● Aim: Quote every line below exactly as it reads.

● Material:
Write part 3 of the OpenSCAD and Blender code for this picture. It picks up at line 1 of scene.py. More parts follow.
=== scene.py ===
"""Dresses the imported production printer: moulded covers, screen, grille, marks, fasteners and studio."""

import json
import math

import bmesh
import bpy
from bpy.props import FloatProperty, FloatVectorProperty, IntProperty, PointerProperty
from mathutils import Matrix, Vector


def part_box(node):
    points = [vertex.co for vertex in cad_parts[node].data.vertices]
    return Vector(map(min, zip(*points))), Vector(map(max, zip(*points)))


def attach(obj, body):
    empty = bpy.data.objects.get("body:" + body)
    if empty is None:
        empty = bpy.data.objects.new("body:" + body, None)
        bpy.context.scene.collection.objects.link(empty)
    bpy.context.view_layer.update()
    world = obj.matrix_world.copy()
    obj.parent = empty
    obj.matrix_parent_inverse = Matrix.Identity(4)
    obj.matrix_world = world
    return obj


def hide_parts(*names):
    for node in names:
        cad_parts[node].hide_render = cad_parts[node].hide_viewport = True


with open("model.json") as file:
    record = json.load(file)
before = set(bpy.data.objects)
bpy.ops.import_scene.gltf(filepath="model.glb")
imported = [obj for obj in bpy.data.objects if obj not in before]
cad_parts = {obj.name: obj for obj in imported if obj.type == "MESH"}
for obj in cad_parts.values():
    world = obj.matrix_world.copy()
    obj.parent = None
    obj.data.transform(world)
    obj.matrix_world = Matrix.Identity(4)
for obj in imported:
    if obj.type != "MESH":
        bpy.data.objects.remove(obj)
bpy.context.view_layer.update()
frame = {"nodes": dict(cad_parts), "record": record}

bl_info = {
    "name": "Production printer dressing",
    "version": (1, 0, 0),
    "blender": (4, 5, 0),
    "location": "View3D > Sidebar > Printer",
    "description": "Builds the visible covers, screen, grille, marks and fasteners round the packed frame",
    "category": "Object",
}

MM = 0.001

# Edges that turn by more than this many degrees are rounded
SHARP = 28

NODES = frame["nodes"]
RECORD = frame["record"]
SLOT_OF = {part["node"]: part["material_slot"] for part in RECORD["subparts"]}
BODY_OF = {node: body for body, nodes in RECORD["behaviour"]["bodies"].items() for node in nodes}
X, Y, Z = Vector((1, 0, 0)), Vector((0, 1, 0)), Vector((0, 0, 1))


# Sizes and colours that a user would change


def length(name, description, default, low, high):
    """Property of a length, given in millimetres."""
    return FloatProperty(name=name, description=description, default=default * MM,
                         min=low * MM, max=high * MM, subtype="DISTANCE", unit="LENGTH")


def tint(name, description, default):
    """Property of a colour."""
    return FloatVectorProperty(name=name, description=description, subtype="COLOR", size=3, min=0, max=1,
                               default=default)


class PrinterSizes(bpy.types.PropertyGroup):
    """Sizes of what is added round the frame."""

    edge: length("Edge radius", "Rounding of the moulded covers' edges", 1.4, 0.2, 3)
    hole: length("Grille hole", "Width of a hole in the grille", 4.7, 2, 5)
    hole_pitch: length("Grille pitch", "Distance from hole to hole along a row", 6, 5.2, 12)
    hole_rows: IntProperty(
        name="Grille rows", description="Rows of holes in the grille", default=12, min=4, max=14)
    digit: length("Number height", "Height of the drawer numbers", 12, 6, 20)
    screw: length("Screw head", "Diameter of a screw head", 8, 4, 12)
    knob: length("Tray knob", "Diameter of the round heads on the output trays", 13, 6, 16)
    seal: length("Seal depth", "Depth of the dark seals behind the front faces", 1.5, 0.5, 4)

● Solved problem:
Write part 3 of the OpenSCAD and Blender code for this picture. It picks up at line 1 of scene.py. More parts follow.
=== scene.py ===
"""Dresses the imported production printer: moulded covers, screen, grille, marks, fasteners and studio."""

import json
import math

import bmesh
import bpy
from bpy.props import FloatProperty, FloatVectorProperty, IntProperty, PointerProperty
from mathutils import Matrix, Vector


def part_box(node):
    points = [vertex.co for vertex in cad_parts[node].data.vertices]
    return Vector(map(min, zip(*points))), Vector(map(max, zip(*points)))


def attach(obj, body):
    empty = bpy.data.objects.get("body:" + body)
    if empty is None:
        empty = bpy.data.objects.new("body:" + body, None)
        bpy.context.scene.collection.objects.link(empty)
    bpy.context.view_layer.update()
    world = obj.matrix_world.copy()
    obj.parent = empty
    obj.matrix_parent_inverse = Matrix.Identity(4)
    obj.matrix_world = world
    return obj


def hide_parts(*names):
    for node in names:
        cad_parts[node].hide_render = cad_parts[node].hide_viewport = True


with open("model.json") as file:
    record = json.load(file)
before = set(bpy.data.objects)
bpy.ops.import_scene.gltf(filepath="model.glb")
imported = [obj for obj in bpy.data.objects if obj not in before]
cad_parts = {obj.name: obj for obj in imported if obj.type == "MESH"}
for obj in cad_parts.values():
    world = obj.matrix_world.copy()
    obj.parent = None
    obj.data.transform(world)
    obj.matrix_world = Matrix.Identity(4)
for obj in imported:
    if obj.type != "MESH":
        bpy.data.objects.remove(obj)
bpy.context.view_layer.update()
frame = {"nodes": dict(cad_parts), "record": record}

bl_info = {
    "name": "Production printer dressing",
    "version": (1, 0, 0),
    "blender": (4, 5, 0),
    "location": "View3D > Sidebar > Printer",
    "description": "Builds the visible covers, screen, grille, marks and fasteners round the packed frame",
    "category": "Object",
}

MM = 0.001

# Edges that turn by more than this many degrees are rounded
SHARP = 28

NODES = frame["nodes"]
RECORD = frame["record"]
SLOT_OF = {part["node"]: part["material_slot"] for part in RECORD["subparts"]}
BODY_OF = {node: body for body, nodes in RECORD["behaviour"]["bodies"].items() for node in nodes}
X, Y, Z = Vector((1, 0, 0)), Vector((0, 1, 0)), Vector((0, 0, 1))


# Sizes and colours that a user would change


def length(name, description, default, low, high):
    """Property of a length, given in millimetres."""
    return FloatProperty(name=name, description=description, default=default * MM,
                         min=low * MM, max=high * MM, subtype="DISTANCE", unit="LENGTH")


def tint(name, description, default):
    """Property of a colour."""
    return FloatVectorProperty(name=name, description=description, subtype="COLOR", size=3, min=0, max=1,
                               default=default)


class PrinterSizes(bpy.types.PropertyGroup):
    """Sizes of what is added round the frame."""

    edge: length("Edge radius", "Rounding of the moulded covers' edges", 1.4, 0.2, 3)
    hole: length("Grille hole", "Width of a hole in the grille", 4.7, 2, 5)
    hole_pitch: length("Grille pitch", "Distance from hole to hole along a row", 6, 5.2, 12)
    hole_rows: IntProperty(
        name="Grille rows", description="Rows of holes in the grille", default=12, min=4, max=14)
    digit: length("Number height", "Height of the drawer numbers", 12, 6, 20)
    screw: length("Screw head", "Diameter of a screw head", 8, 4, 12)
    knob: length("Tray knob", "Diameter of the round heads on the output trays", 13, 6, 16)
    seal: length("Seal depth", "Depth of the dark seals behind the front faces", 1.5, 0.5, 4)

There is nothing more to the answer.